◆ What is required: Return each line of the records holding the string "from".

◆ Exercise input:
++++++++

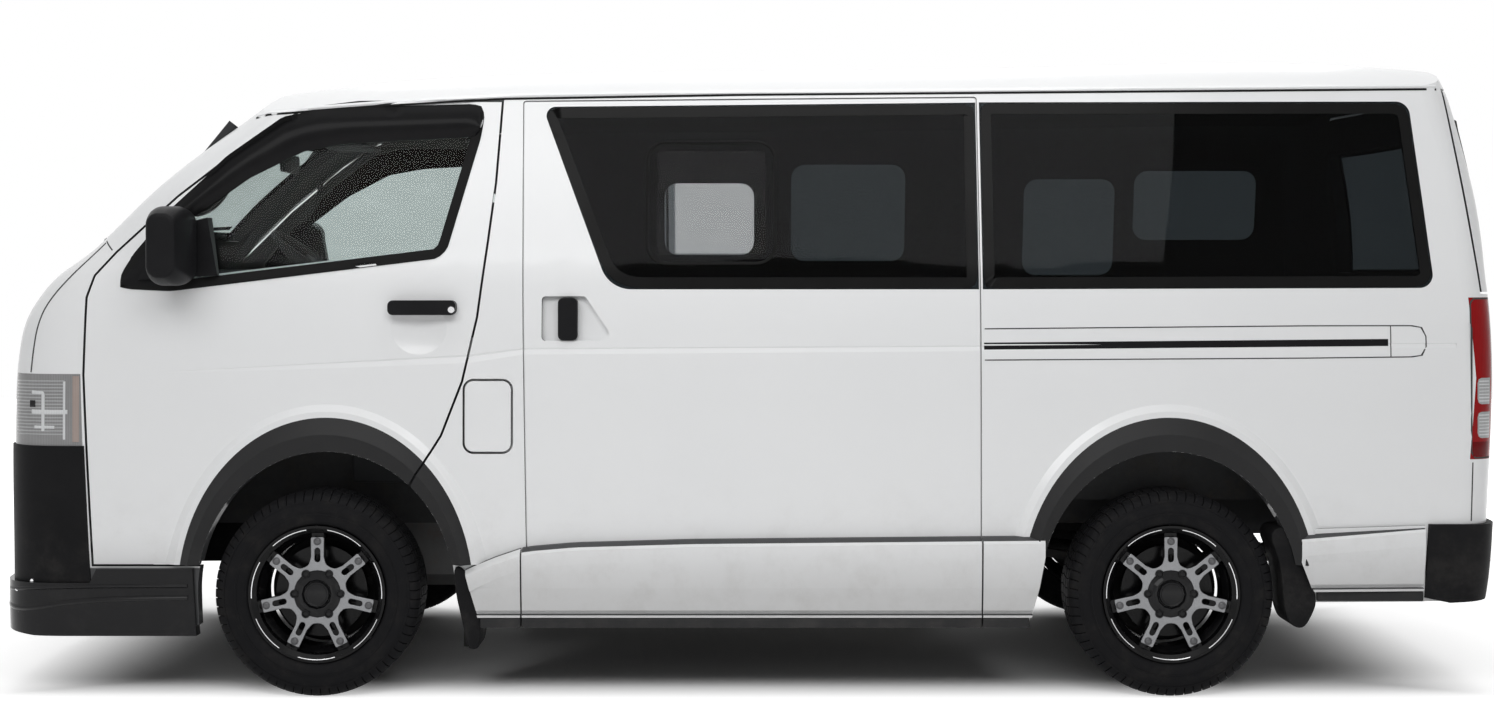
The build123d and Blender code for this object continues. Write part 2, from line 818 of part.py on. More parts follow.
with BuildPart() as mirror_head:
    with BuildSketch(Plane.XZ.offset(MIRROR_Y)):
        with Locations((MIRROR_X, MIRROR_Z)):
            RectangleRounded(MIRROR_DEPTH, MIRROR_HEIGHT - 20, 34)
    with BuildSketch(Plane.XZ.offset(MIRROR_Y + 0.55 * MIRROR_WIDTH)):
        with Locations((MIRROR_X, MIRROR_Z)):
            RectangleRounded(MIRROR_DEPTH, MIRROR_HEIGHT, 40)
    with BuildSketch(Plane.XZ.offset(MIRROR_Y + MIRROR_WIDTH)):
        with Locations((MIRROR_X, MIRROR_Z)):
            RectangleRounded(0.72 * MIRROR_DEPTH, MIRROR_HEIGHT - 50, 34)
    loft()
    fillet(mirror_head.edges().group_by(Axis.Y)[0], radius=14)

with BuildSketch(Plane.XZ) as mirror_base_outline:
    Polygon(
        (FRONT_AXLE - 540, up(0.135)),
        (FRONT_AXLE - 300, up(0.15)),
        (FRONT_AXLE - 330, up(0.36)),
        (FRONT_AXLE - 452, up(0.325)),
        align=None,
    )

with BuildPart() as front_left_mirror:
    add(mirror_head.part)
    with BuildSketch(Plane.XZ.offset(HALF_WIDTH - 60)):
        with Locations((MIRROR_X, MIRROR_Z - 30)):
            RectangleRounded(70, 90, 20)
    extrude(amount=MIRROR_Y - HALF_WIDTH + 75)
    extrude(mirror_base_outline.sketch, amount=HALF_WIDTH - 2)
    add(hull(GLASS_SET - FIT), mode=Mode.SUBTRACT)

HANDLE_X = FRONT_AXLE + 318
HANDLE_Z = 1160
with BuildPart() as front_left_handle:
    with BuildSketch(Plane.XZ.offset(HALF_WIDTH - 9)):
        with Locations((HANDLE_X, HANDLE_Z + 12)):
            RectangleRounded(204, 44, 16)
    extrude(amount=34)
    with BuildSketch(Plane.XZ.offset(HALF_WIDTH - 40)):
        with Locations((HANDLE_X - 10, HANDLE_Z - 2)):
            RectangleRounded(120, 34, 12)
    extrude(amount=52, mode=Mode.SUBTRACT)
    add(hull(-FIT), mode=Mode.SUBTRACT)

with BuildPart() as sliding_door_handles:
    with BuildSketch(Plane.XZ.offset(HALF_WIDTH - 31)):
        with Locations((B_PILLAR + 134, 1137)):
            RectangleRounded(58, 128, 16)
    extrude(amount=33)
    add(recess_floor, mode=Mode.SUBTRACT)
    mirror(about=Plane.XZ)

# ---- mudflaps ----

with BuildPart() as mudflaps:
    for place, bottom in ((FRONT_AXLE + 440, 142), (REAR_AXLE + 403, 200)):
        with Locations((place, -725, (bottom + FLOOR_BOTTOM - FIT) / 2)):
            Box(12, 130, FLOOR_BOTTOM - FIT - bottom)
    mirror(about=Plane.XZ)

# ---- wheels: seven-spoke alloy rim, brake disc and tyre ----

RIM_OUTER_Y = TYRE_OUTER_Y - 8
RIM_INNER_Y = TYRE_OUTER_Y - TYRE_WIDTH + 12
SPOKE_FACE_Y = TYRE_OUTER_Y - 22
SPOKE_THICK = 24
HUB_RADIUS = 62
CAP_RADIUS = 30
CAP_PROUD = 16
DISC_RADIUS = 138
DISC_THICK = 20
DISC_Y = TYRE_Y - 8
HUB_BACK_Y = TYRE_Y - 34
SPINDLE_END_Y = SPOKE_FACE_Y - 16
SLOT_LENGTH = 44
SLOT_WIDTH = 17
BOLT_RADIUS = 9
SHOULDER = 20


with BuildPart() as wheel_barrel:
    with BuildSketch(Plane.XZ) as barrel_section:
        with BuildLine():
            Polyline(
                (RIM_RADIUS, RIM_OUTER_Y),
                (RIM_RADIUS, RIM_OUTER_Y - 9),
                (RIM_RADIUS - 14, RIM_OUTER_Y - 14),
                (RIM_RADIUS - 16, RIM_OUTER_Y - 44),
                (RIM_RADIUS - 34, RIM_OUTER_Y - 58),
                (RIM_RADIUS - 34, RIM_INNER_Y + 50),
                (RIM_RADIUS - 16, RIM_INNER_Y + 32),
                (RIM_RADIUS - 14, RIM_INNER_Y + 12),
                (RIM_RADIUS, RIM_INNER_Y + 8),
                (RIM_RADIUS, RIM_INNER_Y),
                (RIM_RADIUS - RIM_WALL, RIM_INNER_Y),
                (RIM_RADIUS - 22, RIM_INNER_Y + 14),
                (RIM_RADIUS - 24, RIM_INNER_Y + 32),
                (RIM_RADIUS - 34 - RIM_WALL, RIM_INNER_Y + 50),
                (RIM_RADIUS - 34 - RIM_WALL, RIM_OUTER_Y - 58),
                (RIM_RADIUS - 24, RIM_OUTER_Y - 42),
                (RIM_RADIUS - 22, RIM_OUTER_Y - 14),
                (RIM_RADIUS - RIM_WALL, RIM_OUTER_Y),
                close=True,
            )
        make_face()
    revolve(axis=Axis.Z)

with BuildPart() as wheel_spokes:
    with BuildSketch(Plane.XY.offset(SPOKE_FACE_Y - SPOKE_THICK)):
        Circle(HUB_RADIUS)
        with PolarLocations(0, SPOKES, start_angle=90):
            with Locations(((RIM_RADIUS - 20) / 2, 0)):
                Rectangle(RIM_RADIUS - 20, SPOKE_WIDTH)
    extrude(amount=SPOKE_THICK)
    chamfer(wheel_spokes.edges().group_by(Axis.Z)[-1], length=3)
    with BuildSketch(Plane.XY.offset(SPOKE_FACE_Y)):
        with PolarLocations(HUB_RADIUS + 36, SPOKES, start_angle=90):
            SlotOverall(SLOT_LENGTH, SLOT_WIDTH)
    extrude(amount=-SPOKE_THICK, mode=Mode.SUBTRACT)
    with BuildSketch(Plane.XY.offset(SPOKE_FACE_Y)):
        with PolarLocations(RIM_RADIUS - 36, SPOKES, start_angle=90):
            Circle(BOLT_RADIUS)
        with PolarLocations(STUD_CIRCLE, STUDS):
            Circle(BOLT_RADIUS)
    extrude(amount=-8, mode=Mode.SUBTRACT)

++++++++

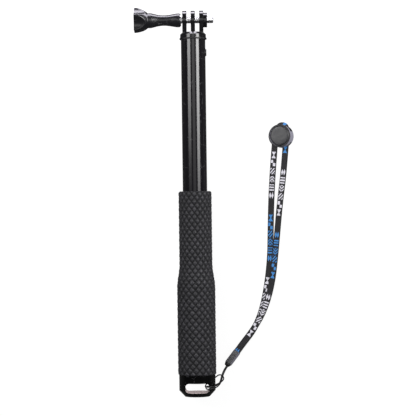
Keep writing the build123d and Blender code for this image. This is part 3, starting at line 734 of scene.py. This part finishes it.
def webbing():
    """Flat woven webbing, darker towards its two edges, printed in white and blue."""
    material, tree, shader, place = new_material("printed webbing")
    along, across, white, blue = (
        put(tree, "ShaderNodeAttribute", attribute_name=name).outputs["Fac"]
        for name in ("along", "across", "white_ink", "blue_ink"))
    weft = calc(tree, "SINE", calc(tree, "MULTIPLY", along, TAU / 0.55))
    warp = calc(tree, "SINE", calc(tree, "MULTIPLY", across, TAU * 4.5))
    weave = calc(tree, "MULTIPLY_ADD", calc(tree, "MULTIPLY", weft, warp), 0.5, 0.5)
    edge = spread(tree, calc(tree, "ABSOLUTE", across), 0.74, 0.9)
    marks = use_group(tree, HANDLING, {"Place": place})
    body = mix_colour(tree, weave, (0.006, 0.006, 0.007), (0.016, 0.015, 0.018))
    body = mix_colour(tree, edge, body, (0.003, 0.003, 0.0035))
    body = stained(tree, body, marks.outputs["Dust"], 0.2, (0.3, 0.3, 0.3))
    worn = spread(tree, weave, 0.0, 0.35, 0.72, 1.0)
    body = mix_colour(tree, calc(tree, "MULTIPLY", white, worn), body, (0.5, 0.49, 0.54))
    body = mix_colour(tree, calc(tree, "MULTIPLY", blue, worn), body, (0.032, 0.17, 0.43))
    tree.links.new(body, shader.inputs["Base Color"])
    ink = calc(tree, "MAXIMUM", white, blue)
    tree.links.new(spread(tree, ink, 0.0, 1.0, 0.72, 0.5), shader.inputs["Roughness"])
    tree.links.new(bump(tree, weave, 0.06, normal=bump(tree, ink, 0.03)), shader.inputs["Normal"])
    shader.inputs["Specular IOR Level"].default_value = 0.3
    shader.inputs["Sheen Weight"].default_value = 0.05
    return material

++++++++

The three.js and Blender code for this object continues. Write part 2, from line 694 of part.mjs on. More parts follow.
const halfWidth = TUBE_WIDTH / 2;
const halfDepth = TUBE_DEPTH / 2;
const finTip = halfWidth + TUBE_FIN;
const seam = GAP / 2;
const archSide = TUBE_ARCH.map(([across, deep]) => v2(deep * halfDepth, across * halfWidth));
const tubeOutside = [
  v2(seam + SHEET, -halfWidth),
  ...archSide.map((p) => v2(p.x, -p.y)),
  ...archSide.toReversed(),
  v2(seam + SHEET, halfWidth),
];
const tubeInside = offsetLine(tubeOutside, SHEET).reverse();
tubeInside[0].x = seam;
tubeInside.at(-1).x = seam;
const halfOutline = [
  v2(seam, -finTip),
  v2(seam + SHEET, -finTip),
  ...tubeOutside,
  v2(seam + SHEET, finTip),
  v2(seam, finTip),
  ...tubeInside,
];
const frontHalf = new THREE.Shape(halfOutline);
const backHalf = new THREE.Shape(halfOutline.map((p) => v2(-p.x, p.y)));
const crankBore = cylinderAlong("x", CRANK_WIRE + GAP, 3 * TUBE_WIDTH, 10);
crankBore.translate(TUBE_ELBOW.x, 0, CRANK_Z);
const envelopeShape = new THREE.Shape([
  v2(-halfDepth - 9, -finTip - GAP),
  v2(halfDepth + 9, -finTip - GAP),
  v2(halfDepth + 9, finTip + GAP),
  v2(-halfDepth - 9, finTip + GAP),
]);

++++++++

◆ Exercise result:
The build123d and Blender code for this object continues. Write part 2, from line 818 of part.py on. More parts follow.
The three.js and Blender code for this object continues. Write part 2, from line 694 of part.mjs on. More parts follow.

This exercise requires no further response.